How could something like this be used in practice?  The event management platform allows for the triggering of programmable events that are supposed to happen in sequence, freeing up the time spent on carrying out procedural cadences and allowing it to be spent on more generative matters.  In real life, this might materialize in the form of an application that triggers the automatic generation of postage stamps after an order is placed through an online portal, or the emailing of all relevant parties once a high-profile client agrees to discuss a potential partnership opportunity.

What’s particularly useful about Event Grid is that it’s able to show users in a consolidated, easy-to-interpret interface the sequence of events associated with a particular action, and gives them the liberty to customize, alter, cancel, and manage this sequence at will.

Most importantly, the distinguishing hallmark of event grid is that it is able to carry out a strategic population of information with zero pulling, minimizing the amount of CPU capacity involved in the production of the task.

What Do I Need to Know?

Truly, Event Grid is as ground-breaking as it is useful.  It allows for the subscription to any event that might transpire throughout one’s network of Azure products and resources and equips with the ability to react employing exclusively server-free options such as Logic Apps or Functions.  Moreover, it provides integrated publishing assistance using the properties of essential services such as Resource Groups and Blob Storage that allow you to generate customized events that culminate in direct publication to the service.

Additionally, the wide array of proprietary services equipped with built-in event handlers proffered by Azure such as Logic Apps, Azure Automation, and Functions imbue Event Grid with the trademark flexibility its users have come to rely on and expect.  This flexibility allows users to gain control of the helm regarding how they manage events and gives them the freedom to use custom webhooks when publishing an event to services of their choosing — Even those outside of the Azure family of products!

As a consequence, the spectrum of application options is truly infinite and elevates Azure Event Grid to a truly stellar position amongst services in the public cloud.

Some of the additional product specifications that make Azure Event Grid truly unique are the following:

  • More Intelligent Filtration – Azure Event Grid uses events as first-class objects and optimizes the filtration process by making it more intelligent.
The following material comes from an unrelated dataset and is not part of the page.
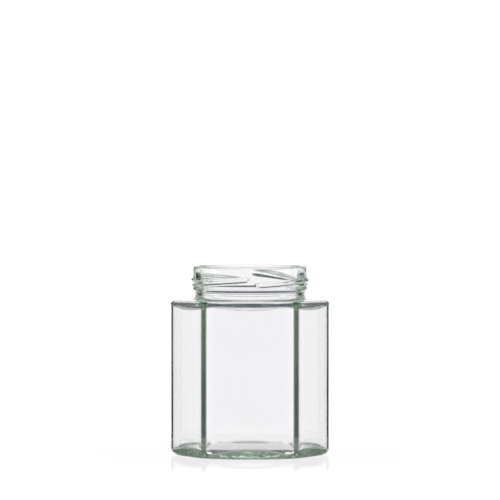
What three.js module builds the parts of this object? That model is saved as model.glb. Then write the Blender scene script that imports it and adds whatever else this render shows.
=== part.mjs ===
// Hexagonal glass jar with a four-lug twist-off neck, open and empty.
// Millimetres, +Z up. The jar stands on z = 0, its axis is Z, two of its upright edges lie on +X and -X,
// and the middle of its front side faces -Y.
import * as THREE from 'three';

// Body
const jarHeight = 98.1;
const acrossFlats = 75.6;
const outerCornerRadius = 16;
const innerCornerRadius = 7.8;
const wallThickness = 3.5;

// Base: the heel is rounder at the upright edges than at the middle of a side
const sideHeelRadius = 2;
const edgeHeelRadius = 4;
const innerHeelRadius = 1.5;
const bearingWidth = 2.2;
const bearingStep = 0.35;
const bearingStepWidth = 0.6;
const pushUpHeight = 2.4;
const baseThickness = 2;
const insidePushUp = 0.5;
const floorSlope = 6;
const domeFullness = 1.3;

// Shoulder
const shoulderTop = 80.6;
const shoulderFall = 0.3;
const shoulderSlope = 4;
const outerShoulderRadius = 1.8;
const innerShoulderRadius = 3.5;
const shoulderThickness = 1.3;
const neckFilletRadius = 2.2;

// Shoulder and base are thinner at an upright edge than at the middle of a side, by these shares
const shoulderThinning = 0.35;
const baseThinning = 0.42;
const thinningReach = 9;

// Neck and rim: the bore narrows from the rim down to the throat
const boreRadius = 26.6;
const throatRadius = 25.2;
const throatRounding = 3;
const neckRadius = 28.6;
const finishRadius = 29.5;
const rimOuterRounding = 1.2;
const rimInnerRounding = 1.5;

// Bead under the thread, measured down from the rim
const beadDepth = 12;
const beadHeight = 0.3;
const beadHalfWidth = 1.7;
const beadUnderside = 0.9;

// Thread: each lug climbs anticlockwise, seen from above. It slopes gently on top and is steep underneath
const lugCount = 4;
const lugGap = THREE.MathUtils.degToRad(4);
const lugRunOut = THREE.MathUtils.degToRad(9);
const lugTurn = THREE.MathUtils.degToRad(3);
const lugLowDepth = 10.3;
const lugHighDepth = 7.2;
const lugHeight = 1.5;
const lugWidthAbove = 2.2;
const lugWidthBelow = 0.9;

// Facets: the columns crowd towards the upright edges, where the surface turns
const columnCount = 78;
const columnCrowding = 0.65;
const domeRows = 5;
const heelRows = 6;
const roundingRows = 4;
const rimRows = 3;
const flatRows = 2;
const threadRowStep = 0.38;

const sideCount = 6;
const sector = 2 * Math.PI / sideCount;
const quarterTurn = Math.PI / 2;
const outerApothem = acrossFlats / 2;
const innerApothem = outerApothem - wallThickness;

// One level: a rounded hexagon with this apothem and corner radius, on a plain, threaded or inner face
function level(apothem, z, cornerRadius, face = 'plain') {
  return { apothem, z, cornerRadius, face };
}

// The corners open out from those of the wall to a full circle as the outline shrinks to the round end
function blendedCorner(apothem, wallApothem, wallCorner, roundEnd) {
  const toRound = THREE.MathUtils.smoothstep(wallApothem - apothem, 0, wallApothem - roundEnd);
  return Math.min(apothem, THREE.MathUtils.lerp(wallCorner, apothem, toRound));
}

// Points of an arc in the plane of apothem and height, angles in degrees from the outward direction
function arc(centreApothem, centreZ, radius, fromAngle, toAngle, steps) {
  const curve = new THREE.EllipseCurve(
    centreApothem, centreZ, radius, radius,
    THREE.MathUtils.degToRad(fromAngle), THREE.MathUtils.degToRad(toAngle), toAngle < fromAngle,
  );
  return curve.getPoints(steps);
}

// Height of a low dome over the base, highest on the axis
function domeHeight(apothem, edgeApothem, rise) {
  return rise * Math.cos(quarterTurn * Math.min(1, apothem / edgeApothem)) ** domeFullness;
}

// Apothems from the axis out to the edge of a dome, closer together towards the edge
function domeApothems(edgeApothem, steps) {
  return Array.from({ length: steps }, (_, step) => edgeApothem * Math.sin(quarterTurn * step / steps));
}

// Underside: the push-up inside the ring that the jar stands on, all of it round
function underside() {
  const bearingInner = outerApothem - sideHeelRadius - bearingWidth;
  const pushUpEdge = bearingInner - bearingStepWidth;
  const levels = domeApothems(pushUpEdge, domeRows).map((apothem) => {
    const z = bearingStep + domeHeight(apothem, pushUpEdge, pushUpHeight - bearingStep);
    return level(apothem, z, apothem);
  });
  levels.push(level(pushUpEdge, bearingStep, pushUpEdge));
  levels.push(level(bearingInner, 0, bearingInner));
  return levels;
}

// How far a quarter circle that stands on the floor draws in from the wall at a height
function heelInset(radius, z) {
  return radius - Math.sqrt(radius ** 2 - (radius - Math.min(z, radius)) ** 2);
}

// Heel: at each height the corner radius is the one that gives the upright edge its own inset
function heel() {
  const edgeStretch = 1 / Math.cos(sector / 2);
  return Array.from({ length: heelRows + 1 }, (_, row) => {
    const z = edgeHeelRadius * (1 - Math.cos(quarterTurn * row / heelRows));
    const apothem = outerApothem - heelInset(sideHeelRadius, z);
    const edge = edgeStretch * outerApothem - (edgeStretch - 1) * outerCornerRadius
      - heelInset(edgeHeelRadius, z);
    return level(apothem, z, Math.min(apothem, (edgeStretch * apothem - edge) / (edgeStretch - 1)));
  });
}

// Rounding from the wall into the top of the shoulder
function shoulderRounding() {
  const shoulderEdge = shoulderTop - shoulderFall;
  const points = arc(outerApothem - outerShoulderRadius, shoulderEdge - outerShoulderRadius,
    outerShoulderRadius, 0, 90 - shoulderSlope, roundingRows);
  return points.map(({ x, y }) => level(x, y,
    blendedCorner(x, outerApothem, outerCornerRadius, neckRadius + neckFilletRadius)));
}

// Top of the shoulder and its fillet into the neck
function shoulderFlat() {
  const filletStart = neckRadius + neckFilletRadius;
  const flatStart = outerApothem - outerShoulderRadius;
  const levels = Array.from({ length: flatRows }, (_, row) => {
    const share = (row + 1) / (flatRows + 1);
    const apothem = THREE.MathUtils.lerp(flatStart, filletStart, share);
    const z = shoulderTop - shoulderFall * (1 - share);
    return level(apothem, z, blendedCorner(apothem, outerApothem, outerCornerRadius, filletStart));
  });
  const fillet = arc(filletStart, shoulderTop + neckFilletRadius, neckFilletRadius, 270, 180, roundingRows);
  levels.push(...fillet.map(({ x, y }) => level(x, y, x)));
  return levels;
}

// Radius of the neck without its lugs: it widens over the bead's underside and then keeps the finish's size
function plainNeckRadius(z) {
  const beadCentre = jarHeight - beadDepth;
  const underside = beadCentre - beadHalfWidth / 2;
  const widened = THREE.MathUtils.smoothstep(z, underside - beadUnderside, underside + beadUnderside);
  const fromBead = Math.min(1, Math.abs(z - beadCentre) / beadHalfWidth);
  const bead = beadHeight * Math.cos(quarterTurn * fromBead) ** 2;
  return THREE.MathUtils.lerp(neckRadius, finishRadius, widened) + bead;
}

// Outside of the finish from the bead up, and over the rim to the bore
function finishAndRim() {
  const threadBottom = jarHeight - beadDepth - beadHalfWidth;
  const threadTop = jarHeight - lugHighDepth + lugWidthAbove;
  const steps = Math.round((threadTop - threadBottom) / threadRowStep);
  const levels = [];
  for (let step = 0; step <= steps; step += 1) {
    const z = THREE.MathUtils.lerp(threadBottom, threadTop, step / steps);
    const radius = plainNeckRadius(z);
    levels.push(level(radius, z, radius, 'threaded'));
  }
  const rim = [
    ...arc(finishRadius - rimOuterRounding, jarHeight - rimOuterRounding, rimOuterRounding, 0, 90, rimRows),
    ...arc(boreRadius + rimInnerRounding, jarHeight - rimInnerRounding, rimInnerRounding, 90, 180, rimRows),
  ];
  levels.push(...rim.map(({ x, y }) => level(x, y, x)));
  return levels;
}

// Inside, from the bore down over the shoulder and the wall to the middle of the floor
function inside() {
  const ceiling = shoulderTop - shoulderThickness;
  const floor = (apothem) => pushUpHeight + baseThickness - insidePushUp
    + domeHeight(apothem, innerApothem, insidePushUp);
  const throat = arc(throatRadius + throatRounding, ceiling + throatRounding, throatRounding,
    180, 270 - shoulderSlope, roundingRows);
  const corner = arc(innerApothem - innerShoulderRadius, ceiling - shoulderFall - innerShoulderRadius,
    innerShoulderRadius, 90 - shoulderSlope, 0, roundingRows);
  const heelCentre = innerApothem - innerHeelRadius;
  const floorHeel = arc(heelCentre, floor(heelCentre) + innerHeelRadius, innerHeelRadius,
    0, floorSlope - 90, roundingRows);
  const floorApothems = domeApothems(heelCentre, domeRows).reverse();
  const inner = (apothem, z, roundEnd) => level(apothem, z,
    blendedCorner(apothem, innerApothem, innerCornerRadius, roundEnd), 'inner');
  return [
    ...throat.map(({ x, y }) => inner(x, y, throatRadius + throatRounding)),
    ...corner.map(({ x, y }) => inner(x, y, throatRadius + throatRounding)),
    ...floorHeel.map(({ x, y }) => inner(x, y, 0)),
    ...floorApothems.map((apothem) => inner(apothem, floor(apothem), 0)),
  ];
}

// Distance from the axis to a rounded hexagon, at an angle from the upright edge on +X
function outlineRadius(apothem, cornerRadius, angle) {
  const fromCorner = Math.abs(angle - sector * Math.round(angle / sector));
  const cornerCentre = (apothem - cornerRadius) / Math.cos(sector / 2);
  const arcEnd = Math.atan2(cornerRadius / 2, cornerCentre + cornerRadius * Math.cos(sector / 2));
  if (fromCorner > arcEnd) {
    return apothem / Math.cos(sector / 2 - fromCorner);
  }
  const across = cornerCentre * Math.sin(fromCorner);
  return cornerCentre * Math.cos(fromCorner) + Math.sqrt(cornerRadius ** 2 - across ** 2);
}

// How far a lug stands out from the neck: a rounded ridge that climbs along its length and runs out at its ends
function lugRelief(angle, z) {
  const pitch = 2 * Math.PI / lugCount;
  const turned = angle - lugTurn;
  const turn = turned - pitch * Math.floor(turned / pitch);
  const fromEnd = Math.min(turn, pitch - turn) - lugGap / 2;
  const along = THREE.MathUtils.clamp((turn - lugGap / 2) / (pitch - lugGap), 0, 1);
  const crest = jarHeight - THREE.MathUtils.lerp(lugLowDepth, lugHighDepth, along);
  const halfWidth = z > crest ? lugWidthAbove : lugWidthBelow;
  const fromCrest = Math.min(1, Math.abs(z - crest) / halfWidth);
  const runOut = THREE.MathUtils.smoothstep(fromEnd, 0, lugRunOut);
  return lugHeight * runOut * Math.cos(quarterTurn * fromCrest) ** 2;
}

// Height of a point inside: towards the upright edges the floor and the ceiling draw near to the outside
function thinnedHeight(angle, apothem, z) {
  const nearWall = THREE.MathUtils.smoothstep(apothem, innerApothem - thinningReach,
    innerApothem - innerShoulderRadius);
  const thinning = nearWall * ((1 + Math.cos(sideCount * angle)) / 2) ** 2;
  const top = shoulderTop - shoulderFall;
  if (z > top / 2) {
    return top - (top - z) * (1 - shoulderThinning * thinning);
  }
  return z * (1 - baseThinning * thinning);
}

// Angle of a column from +X, with the columns crowded towards the upright edges
function columnAngle(column) {
  const even = 2 * Math.PI * column / columnCount;
  return even - columnCrowding * Math.sin(sideCount * even) / sideCount;
}

// The lathe makes a round jar of the levels; each vertex then moves to the hexagon or the lug at its angle
function jarGeometry() {
  const levels = [
    ...underside(), ...heel(), ...shoulderRounding(), ...shoulderFlat(), ...finishAndRim(), ...inside(),
  ];
  const profile = levels.map(({ apothem, z }) => new THREE.Vector2(apothem, z));
  const geometry = new THREE.LatheGeometry(profile, columnCount);
  geometry.rotateX(quarterTurn);
  const position = geometry.attributes.position;
  for (let column = 0; column <= columnCount; column += 1) {
    const angle = columnAngle(column % columnCount);
    levels.forEach(({ apothem, z, cornerRadius, face }, row) => {
      const onBead = Math.max(0, apothem - finishRadius);
      const relief = face === 'threaded' ? Math.max(0, lugRelief(angle, z) - onBead) : 0;
      const radius = outlineRadius(apothem, cornerRadius, angle) + relief;
      const height = face === 'inner' && z < shoulderTop ? thinnedHeight(angle, apothem, z) : z;
      position.setXYZ(column * levels.length + row, radius * Math.cos(angle), radius * Math.sin(angle), height);
    });
  }
  geometry.computeVertexNormals();
  return geometry;
}

const glass = new THREE.MeshStandardMaterial({ color: 0xdce8e1, roughness: 0.04, metalness: 0 });

const jar = new THREE.Mesh(jarGeometry(), glass);
jar.name = 'jar';

const hexagonalJar = new THREE.Group();
hexagonalJar.add(jar);

export default hexagonalJar;
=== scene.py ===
import math

import bpy
import numpy as np
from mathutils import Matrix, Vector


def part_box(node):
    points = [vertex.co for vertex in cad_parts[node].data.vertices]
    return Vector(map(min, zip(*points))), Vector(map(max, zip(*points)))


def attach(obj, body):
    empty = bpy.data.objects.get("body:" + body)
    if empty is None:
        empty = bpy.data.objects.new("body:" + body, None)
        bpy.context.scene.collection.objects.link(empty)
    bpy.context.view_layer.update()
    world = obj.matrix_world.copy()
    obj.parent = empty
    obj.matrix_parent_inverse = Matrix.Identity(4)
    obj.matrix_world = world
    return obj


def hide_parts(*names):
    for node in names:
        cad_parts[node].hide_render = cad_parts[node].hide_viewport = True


# An empty hexagonal glass jar with a twist-off neck. Metres, +Z up, the jar stands on z = 0.
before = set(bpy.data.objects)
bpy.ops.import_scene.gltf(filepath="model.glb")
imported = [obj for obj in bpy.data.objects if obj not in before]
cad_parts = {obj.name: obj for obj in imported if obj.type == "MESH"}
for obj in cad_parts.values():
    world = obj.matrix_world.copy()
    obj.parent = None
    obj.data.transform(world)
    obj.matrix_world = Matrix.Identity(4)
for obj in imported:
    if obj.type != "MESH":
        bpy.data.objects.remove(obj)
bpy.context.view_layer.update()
jarLow, jarHigh = (np.array(corner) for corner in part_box("jar"))
print("frame loaded, jar box", jarLow, jarHigh)

mm = 0.001
degree = math.radians(1)

view = {
    "distance": 1.78,      # the picture is taken with a long lens, so upright lines stay parallel
    "height": 0.138,       # a little above the rim
    "aimHeight": 0.1063,   # where the middle of the picture meets the jar's axis
    "lens": 246.5,
    "sensor": 36.0,
    "near": 0.05,
    "far": 50,
}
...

This enables users to employ direct filtering of events by markers such as prefix, suffix, or type in order to ensure that they only receive the events with which they are concerned.  Irrespective of whether a user wants to handle events that are pre-populated within Azure’s internal repertoire, such as the addition of a file to storage, or they desire to produce custom-made event handlers and events, Event Grid’s core model enables these options.  As a result, regardless of the service or its purpose, the smart routing and filtration capacities of Event Grid can be leveraged to ensure that a user’s apps can focus their output on central business concerns instead of the routing of events.
  • Scalable – One of the most salient features of Event Grid is that it is designed to adapt to scaling dynamically, guaranteeing consistency of performance and the sustained dependability of essential services. Whether your event cadence consists of twenty events or ten million, Event Grid can scale instantly and intelligently to handle them all.
  • Serverless is More – In opening up a new world of serverless endpoints that react to new apps and event sources, Event Grid liberates event-based functions to traverse new services without regard or concern. This amplifies the world of options for a user’s serverless inventory.  Whether a user’s applications are code-based in Functions or visual representations of workflow in Logic Apps, both can significantly benefit from Event Grid.
  • Barriers to Automation – The use of a centralized, interface for event management simplifies both security and operational automation through its built-in support for Azure Automation. This reacts to changes in infrastructure or VM creations.
  • Efficient Pricing Structures – The guiding principle of Azure Event Grid is efficiency and ensuring that unnecessary services are not invested in. In the same way that the event manager reduces unnecessary pulling that results in the wasteful allocation of system resources, Event Grid’s pricing structure also seeks to prevent users from incurring fees for services they don’t need or use.  Consequently, their model is a pay-per-use one, and to expedite the initiation process, the first 100,000 operations every month are free of charge.  After the initial 100,000 operations have transpired, then the fee is a nominal thirty cents per million operations.  This pricing schedule allows for generous usage of the platform with minimal out-of-pocket expenses. 

Simply stated, Azure Event Grid is the response to the missing portion of serverless applications.  The possibilities that arise with its flexible, simplified event handling and routing are limitless!

API Management Platforms to Modernize Applications

In addition to a viable event management platform, an API management platform is an invaluable tool for evolving and ameliorating the utility of applications.

Through the analytics provided by an API management platform, a developer can get a window into specifically which API’s are getting more traffic, and allocate resources to them accordingly.  Moreover, the fingerprint of functionality that gets gleaned from an API management platform can furnish developers with a blueprint to better serve the unique needs of their customer base.  This allows the developer to gain a bird’s eye view of how their application gets used, and how to adjust the moving parts in order to make them march to the beat of their clientele base’s drum beat.

As a result of API management platforms, app developers can learn how to reduce the unnecessary use of computational power for elements that are lightly trafficked or not used at all.

What’s the Take-Away?

Azure Event Manager provides intelligent, scalable, serverless event management that requires no pulling and drastically reduces the consumption of computational resources.  It’s able to integrate apps through the assistance of event handlers that are triggered via programmable events, and its both able to interact with pre-installed, proprietary services, as well as custom-built, third-party applications and data sources.

A well-honed digital ecosystem containing both a serverless event manager and an API management platform is critical to both the intelligent use of CPU resources, as well their strategic application for customer needs.  In today’s rapidly evolving market paradigm, it’s essential that companies leverage all of the tools available for them to increase efficiency and intuitiveness, as focusing on these elements today will ensure a company’s continued presence tomorrow.